Al terminar la lectura de La metamorfosis me quedaron las ansias irresistibles de vivir en aquel paraíso ajeno. El nuevo día me sorprendió en la máquina viajera que me prestaba el mismo Domingo Manuel Vega, para intentar algo que se pareciera al pobre burócrata de Kafka convertido en un escarabajo enorme. En los días sucesivos no fui a la universidad por el temor de que se rompiera el hechizo, y seguí sudando gotas de envidia hasta que Eduardo Zalamea Borda publicó en sus páginas una nota desconsolada, en la cual lamentaba que la nueva generación de escritores colombianos careciera de nombres para recordar, y que nada se vislumbraba en el porvenir que pudiera enmendarlo. No sé con qué derecho me sentí aludido en nombre de mi generación por el desafío de aquella nota, y retomé el cuento abandonado para intentar un desagravio. Elaboré la idea argumental del cadáver consciente de La metamorfosis pero aliviado de sus falsos misterios y sus prejuicios ontológicos.
De todos modos me sentía tan inseguro que no me atreví a consultarlo con ninguno de mis compañeros de mesa. Ni siquiera con Gonzalo Mallarino, mi condiscípulo de la facultad de derecho, que era el lector único de las prosas líricas que yo escribía para sobrellevar el tedio de las clases. Releí y corregí mi cuento hasta el cansancio, y por último escribí una nota personal para Eduardo Zalamea -a quien nunca había visto- y de la cual no recuerdo ni una letra. Puse todo dentro de un sobre y lo llevé en persona a la recepción de El Espectador. El portero me autorizó a subir al segundo piso para que le entregara la carta al propio Zalamea en cuerpo y alma, pero la sola idea me paralizó. Dejé el sobre en la mesa del portero y me di a la fuga.
Esto había sido un martes y no me inquietaba ningún palpito sobre la suerte de mi cuento, pero estaba seguro de que en caso de publicarse no sería muy pronto. Mientras tanto vagué y divagué de café en café durante dos semanas para entretener la ansiedad los sábados en la tarde, hasta el 13 de septiembre, cuando entré en El Molino y me di de bruces con el título de mi cuento a todo lo ancho de El Espectador acabado de salir: «La tercera resignación».
Mi primera reacción fue la certidumbre arrasadora de que no tenía los cinco centavos para comprar el periódico.
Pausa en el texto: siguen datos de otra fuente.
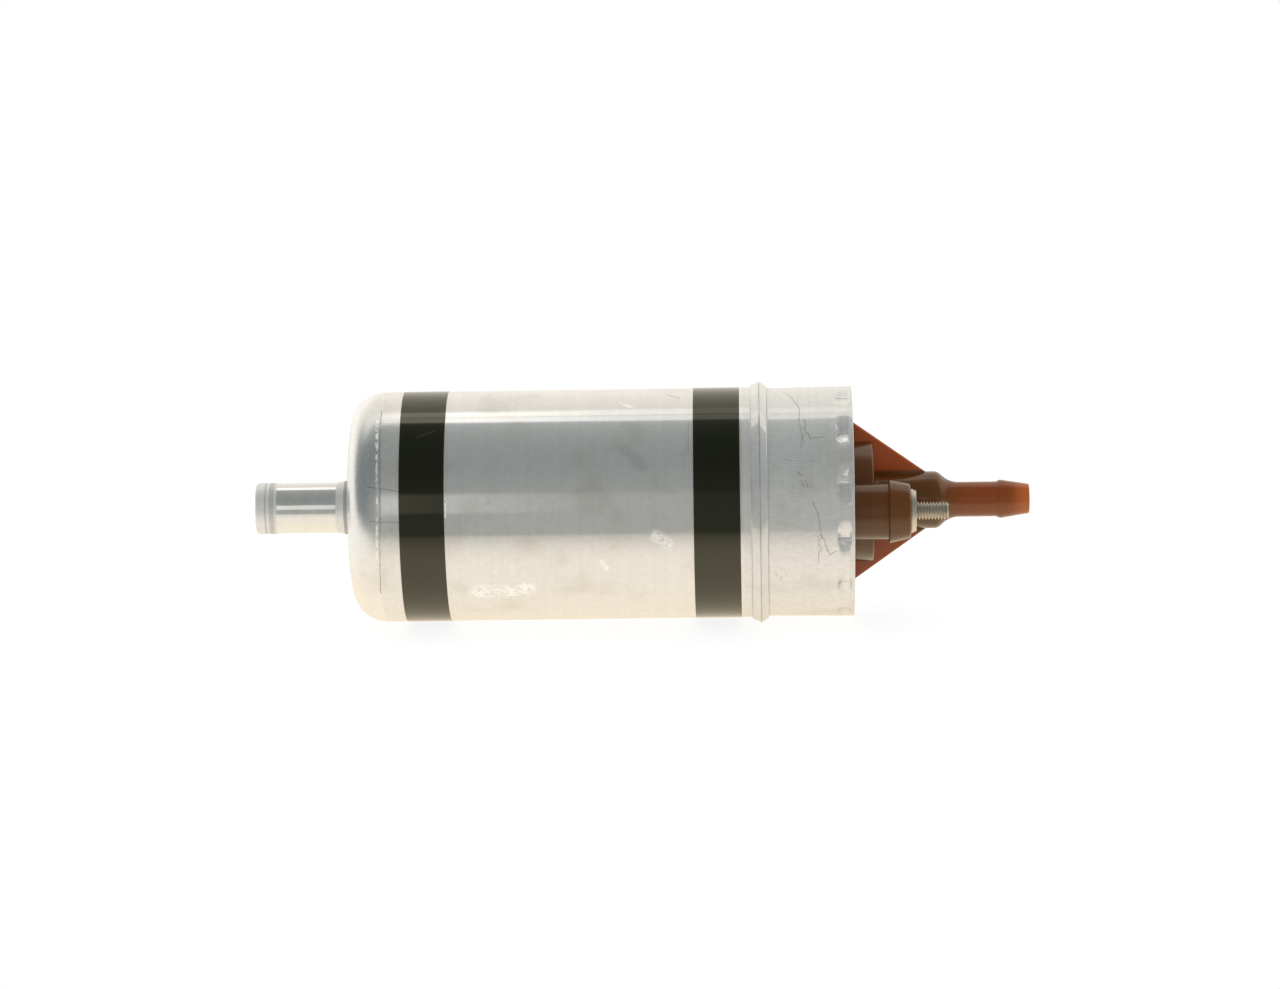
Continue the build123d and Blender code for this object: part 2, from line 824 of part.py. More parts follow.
with BuildPart() as pump_rollers:
    with BuildSketch(Plane.YZ.offset(rotor_x)):
        with Locations((0, race_offset)):
            with PolarLocations(roller_orbit, roller_count):
                Circle(roller_radius)
    extrude(amount=rotor_end_x - rotor_x)
save(pump_rollers, "pump_rollers")

# Pump stack: race ring between two plates, held by screws, with the relief passage through it
screw_angle = 90
kidney_start = -kidney_span / 2
relief_place = (0, -relief_offset)

with BuildPart() as race_ring:
    with BuildSketch(Plane.YZ.offset(race_x)):
        Circle(stack_radius)
        with Locations((0, race_offset)):
            Circle(race_bore, mode=Mode.SUBTRACT)
        with PolarLocations(screw_offset, screw_count, start_angle=screw_angle):
            Circle(screw_radius + side_play, mode=Mode.SUBTRACT)
        with Locations(relief_place):
            Circle(relief_passage, mode=Mode.SUBTRACT)
    extrude(amount=race_width)
save(race_ring, "race_ring")

with BuildPart() as port_plate:
    with BuildSketch(Plane.YZ.offset(port_x)):
        Circle(stack_radius)
        Circle(dog_radius + loose, mode=Mode.SUBTRACT)
        with PolarLocations(screw_offset, screw_count, start_angle=screw_angle):
            Circle(screw_radius, mode=Mode.SUBTRACT)
        with Locations(relief_place):
            Circle(relief_passage, mode=Mode.SUBTRACT)
        SlotArc(
            CenterArc((0, 0), kidney_offset, 180 + kidney_start, kidney_span),
            kidney_width,
            mode=Mode.SUBTRACT,
        )
    extrude(amount=port_plate_thickness)
save(port_plate, "port_plate")

relief_seat_x = race_x - (inlet_plate_thickness - relief_seat_depth)
relief_thread_x = relief_seat_x - relief_guide_length
with BuildPart() as inlet_plate:
    with BuildSketch(Plane.YZ.offset(inlet_plate_x)):
        Circle(stack_radius)
        Circle(bush_radius, mode=Mode.SUBTRACT)
        with PolarLocations(screw_offset, screw_count, start_angle=screw_angle):
            Circle(screw_radius + side_play, mode=Mode.SUBTRACT)
        with Locations(relief_place):
            Circle(relief_passage, mode=Mode.SUBTRACT)
        SlotArc(
            CenterArc((0, 0), kidney_offset, kidney_start, kidney_span),
            kidney_width,
            mode=Mode.SUBTRACT,
        )
    extrude(amount=inlet_plate_thickness)
    with BuildSketch(Plane.YZ.offset(inlet_plate_x)):
        with Locations(relief_place):
            Circle(relief_bore)
    extrude(amount=relief_seat_x - inlet_plate_x, mode=Mode.SUBTRACT)
    with BuildSketch(Plane.YZ.offset(inlet_plate_x)):
        with Locations(relief_place):
            Circle(relief_body_radius)
    extrude(amount=relief_thread_x - inlet_plate_x, mode=Mode.SUBTRACT)
save(inlet_plate, "inlet_plate")

with BuildPart() as front_bush:
    revolve(ring(inlet_plate_x, race_x, shaft_radius + running, bush_radius), axis=Axis.X)
save(front_bush, "front_bush")

with BuildPart() as pump_screws:
    with BuildSketch(Plane.YZ.offset(inlet_plate_x)):
        with PolarLocations(screw_offset, screw_count, start_angle=screw_angle):
            Circle(screw_radius)
    extrude(amount=flux_x - inlet_plate_x)
    with BuildSketch(Plane.YZ.offset(inlet_plate_x)):
        with PolarLocations(screw_offset, screw_count, start_angle=screw_angle):
            Circle(screw_head_radius)
    extrude(amount=-screw_head_height)
    with BuildSketch(Plane.YZ.offset(inlet_plate_x - screw_head_height)):
        with PolarLocations(screw_offset, screw_count, start_angle=screw_angle):
            RegularPolygon(screw_socket, 6)
    extrude(amount=screw_socket_depth, mode=Mode.SUBTRACT)
save(pump_screws, "pump_screws")

with BuildPart() as damper_ring:
    revolve(
        ring(damper_x, inlet_plate_x, damper_bore, damper_radius), axis=Axis.X
    )
save(damper_ring, "damper_ring")

# Relief valve: a ball on its seat in the inlet plate, held by a spring in a screwed body
ball_seat_distance = math.sqrt(ball_radius**2 - relief_passage**2)
ball_x = relief_seat_x - ball_seat_distance - slip
with BuildPart() as relief_ball:
    with Locations((ball_x, 0, -relief_offset)):
        Sphere(ball_radius)
save(relief_ball, "relief_ball")

relief_body_x = inlet_plate_x - relief_body_stand
with BuildPart() as relief_valve_body:
    with BuildSketch(Plane.YZ.offset(relief_body_x)):
        with Locations(relief_place):
            Circle(relief_body_radius)
    extrude(amount=relief_thread_x - relief_body_x)
    with BuildSketch(Plane.YZ.offset(relief_body_x + relief_end_wall)):
        with Locations(relief_place):
            Circle(relief_bore)
    extrude(amount=relief_thread_x - relief_body_x - relief_end_wall, mode=Mode.SUBTRACT)
    with BuildSketch(Plane.YZ.offset(relief_body_x)):
        with Locations(relief_place):
            Circle(relief_vent)
    extrude(amount=relief_end_wall, mode=Mode.SUBTRACT)
save(relief_valve_body, "relief_valve_body")

ball_spring_reach = relief_coil_radius - relief_wire_radius
ball_back_x = ball_x - math.sqrt(ball_radius**2 - ball_spring_reach**2)
relief_foot = Plane(
    origin=(relief_body_x + relief_end_wall, 0, -relief_offset), x_dir=(0, 1, 0), z_dir=(1, 0, 0)
)
relief_spring = coil_spring(
    relief_foot,
    ball_back_x - relief_body_x - relief_end_wall,
    relief_coil_radius,
    relief_wire_radius,
    relief_turns,
)
save(relief_spring, "relief_spring")

# Inlet strainer: a cup with mesh windows over the stub's inner mouth
strainer_x = inner_face_x + slip
strainer_end_x = strainer_x + strainer_length
window_front_x = strainer_x + strainer_flange_thickness + strainer_wall
window_end_x = strainer_end_x - strainer_round - strainer_wall
strainer_points = [
    (strainer_x, strainer_radius - strainer_wall),
    (strainer_x, strainer_radius + strainer_flange),
    (strainer_x + strainer_flange_thickness, strainer_radius + strainer_flange),
    (strainer_x + strainer_flange_thickness, strainer_radius),
    (strainer_end_x, strainer_radius),
    (strainer_end_x, 0),
    (strainer_end_x - strainer_wall, 0),
    (strainer_end_x - strainer_wall, strainer_radius - strainer_wall),
]
strainer_rounds = [
    (strainer_points[4], strainer_round),
    (strainer_points[7], strainer_round - strainer_wall),
]
with BuildPart() as inlet_strainer:
    revolve(outline(strainer_points, strainer_rounds), axis=Axis.X)
    with BuildSketch(Plane.YZ.offset(window_front_x)):
        with PolarLocations(strainer_radius, strainer_windows):
            Rectangle(2 * strainer_flange, strainer_window_width)
    extrude(amount=window_end_x - window_front_x, mode=Mode.SUBTRACT)
save(inlet_strainer, "inlet_strainer")
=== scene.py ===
"""Dress an electric in-line fuel pump with fine meshes and procedural finishes, in a white studio.

Lengths are in metres. X runs along the pump's axis from the inlet to the outlet, and Z is up.
Angles round the axis start at the side that faces the camera and rise towards the top.
"""

import json
import math
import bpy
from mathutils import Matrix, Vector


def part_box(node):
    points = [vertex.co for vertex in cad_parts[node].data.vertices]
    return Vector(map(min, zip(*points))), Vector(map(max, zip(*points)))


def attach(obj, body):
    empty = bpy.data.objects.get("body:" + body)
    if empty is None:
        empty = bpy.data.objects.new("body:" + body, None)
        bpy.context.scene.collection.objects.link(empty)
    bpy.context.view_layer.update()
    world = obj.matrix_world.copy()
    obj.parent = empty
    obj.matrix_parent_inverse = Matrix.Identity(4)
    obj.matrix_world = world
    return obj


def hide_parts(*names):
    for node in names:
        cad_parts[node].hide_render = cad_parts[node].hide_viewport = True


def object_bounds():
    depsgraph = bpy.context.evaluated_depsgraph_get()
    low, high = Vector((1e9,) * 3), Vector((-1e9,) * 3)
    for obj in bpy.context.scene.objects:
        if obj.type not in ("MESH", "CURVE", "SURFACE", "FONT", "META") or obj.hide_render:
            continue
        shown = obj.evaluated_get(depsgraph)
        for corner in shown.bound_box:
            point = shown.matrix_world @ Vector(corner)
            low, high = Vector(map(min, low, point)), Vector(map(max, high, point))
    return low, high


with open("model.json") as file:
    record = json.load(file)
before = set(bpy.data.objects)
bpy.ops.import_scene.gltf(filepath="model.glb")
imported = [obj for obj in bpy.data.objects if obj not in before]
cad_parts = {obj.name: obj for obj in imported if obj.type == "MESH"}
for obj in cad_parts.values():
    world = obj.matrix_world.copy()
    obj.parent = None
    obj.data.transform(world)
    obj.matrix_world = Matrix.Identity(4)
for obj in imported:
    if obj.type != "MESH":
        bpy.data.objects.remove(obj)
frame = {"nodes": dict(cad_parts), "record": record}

from types import SimpleNamespace

import bmesh
import bpy
from bpy.props import BoolProperty, FloatProperty, FloatVectorProperty, IntProperty, PointerProperty
from mathutils import Matrix, Vector

bl_info = {
    "name": "Fuel Pump",
    "version": (1, 0, 0),
    "blender": (4, 5, 0),
    "location": "View3D > Sidebar > Fuel Pump",
    "description": "Builds the shells, terminals, finishes and studio of an in-line fuel pump",
    "category": "Add Mesh",
}

cad_bounds = [list(corner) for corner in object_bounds()]

MM = 0.001
FULL_TURN = 2 * math.pi
AXIS = Vector((1, 0, 0))
ORIGIN = (0.0, 0.0, 0.0)
HOUSING = "housing"
WELD = 0.0005 * MM
SHARP_ANGLE = math.radians(30.0)

# Places and sizes that the frame gives
can_low, can_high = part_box("can")
front_band_low, front_band_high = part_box("front_band")
rear_band_low, rear_band_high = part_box("rear_band")
cover_low, cover_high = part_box("end_cover")
STUB_TIP_X = can_low.x
RIM_X = can_high.x
BAND_RADIUS = front_band_high.z
TIP_X = cover_high.x
FLOOR_Z = min(corner[2] for corner in cad_bounds)


def length(name, description, millimetres):
    """A length that a user can change, with its default in millimetres."""
    return FloatProperty(
        name=name, description=description, default=millimetres * MM, min=0.0,
        subtype="DISTANCE", unit="LENGTH", precision=5,
    )


def angle(name, description, degrees):
    """An angle that a user can change, with its default in degrees."""
    return FloatProperty(
        name=name, description=description, default=math.radians(degrees), subtype="ANGLE", unit="ROTATION"
    )


def share(name, description, default):
    """A number from 0 to 1 that a user can change."""
    return FloatProperty(name=name, description=description, default=default, min=0.0, max=1.0)


def linear(red, green, blue):
    """Linear colour of a display colour in 0 to 255."""
    parts = [value / 255 for value in (red, green, blue)]
    return tuple(part / 12.92 if part <= 0.04045 else ((part + 0.055) / 1.055) ** 2.4 for part in parts)


def colour(name, description, red, green, blue):
    """A colour that a user can change, with its default as a display colour in 0 to 255."""
    return FloatVectorProperty(
        name=name, description=description, default=linear(red, green, blue), size=3, min=0.0, max=1.0,
        subtype="COLOR",
    )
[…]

Este era el símbolo más explícito de la pobreza, porque muchas cosas básicas de la vida cotidiana, además del periódico, costaban cinco centavos: el tranvía, el teléfono público, la taza de café, el lustre de los zapatos. Me lancé a la calle sin protección contra la llovizna imperturbable, pero no encontré en los cafés cercanos a ningún conocido que me diera una moneda de caridad. Tampoco encontré a nadie en la pensión a la hora muerta del sábado, salvo a la dueña, que era lo mismo que nadie, porque le estaba debiendo setecientas veinte veces cinco centavos por dos meses de cama y asistencia. Cuando volví a la calle, dispuesto para lo que fuera, encontré a un hombre de la Divina Providencia que se bajó de un taxi con El Espectador en la mano, y le pedí de frente que me lo regalara.
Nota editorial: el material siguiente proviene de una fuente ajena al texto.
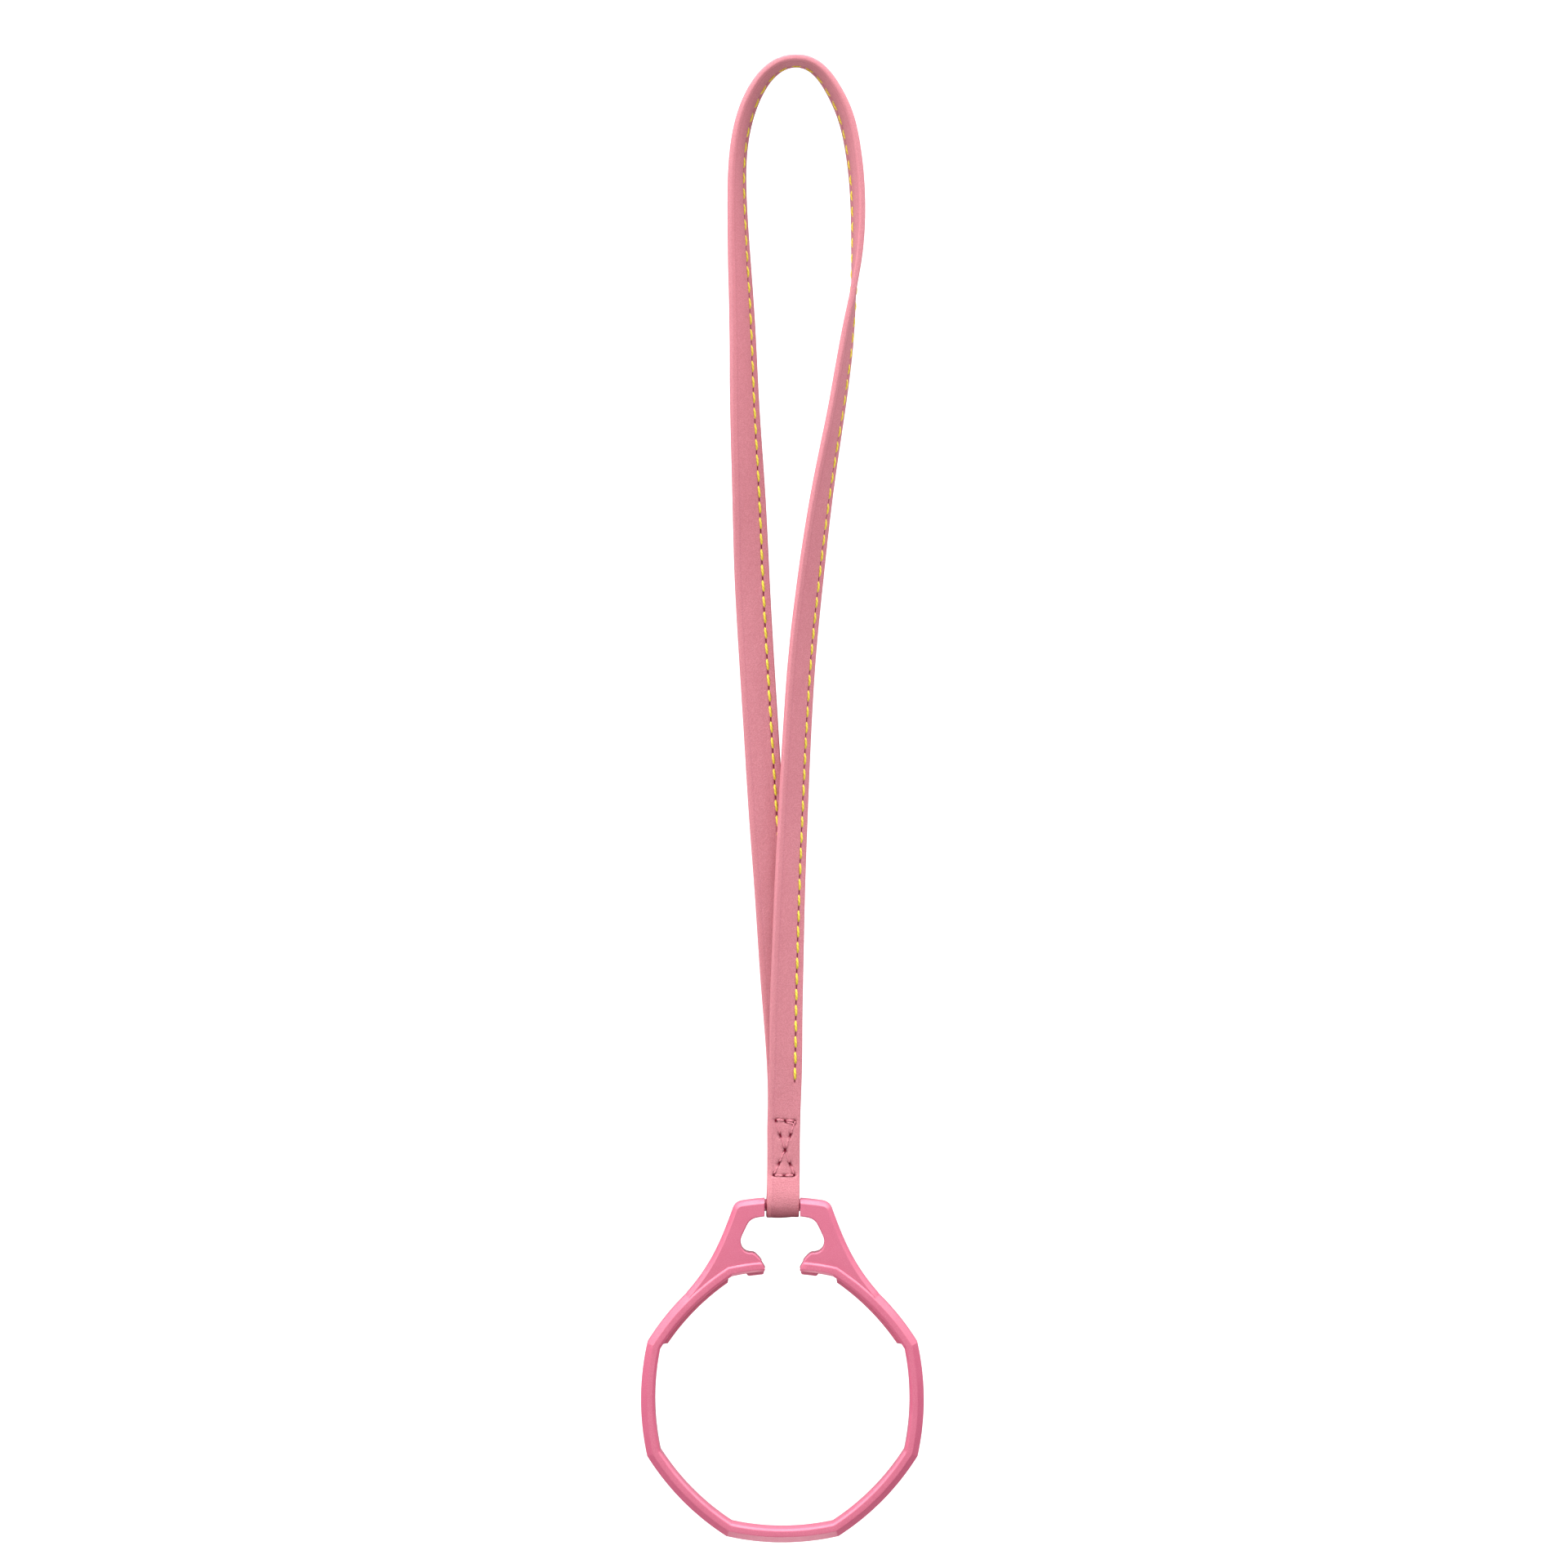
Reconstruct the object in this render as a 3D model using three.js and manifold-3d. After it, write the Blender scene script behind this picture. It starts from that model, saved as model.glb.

Así pude leer mi primer cuento en letras de molde, con una ilustración de Hernán Merino, el dibujante oficial del periódico. Lo leí escondido en mi cuarto, con el corazón desaforado y con un solo aliento. En cada línea iba descubriendo el poder demoledor de la letra impresa, pues lo que había construido con tanto amor y dolor como una parodia sumisa de un genio universal, se me reveló entonces como un monólogo enrevesado y deleznable, sostenido a duras penas por tres o cuatro frases consoladoras. Tuvieron que pasar casi veinte años para que me atreviera a leerlo por segunda vez, y mi juicio de entonces -apenas moderado por la compasión- fue mucho menos complaciente.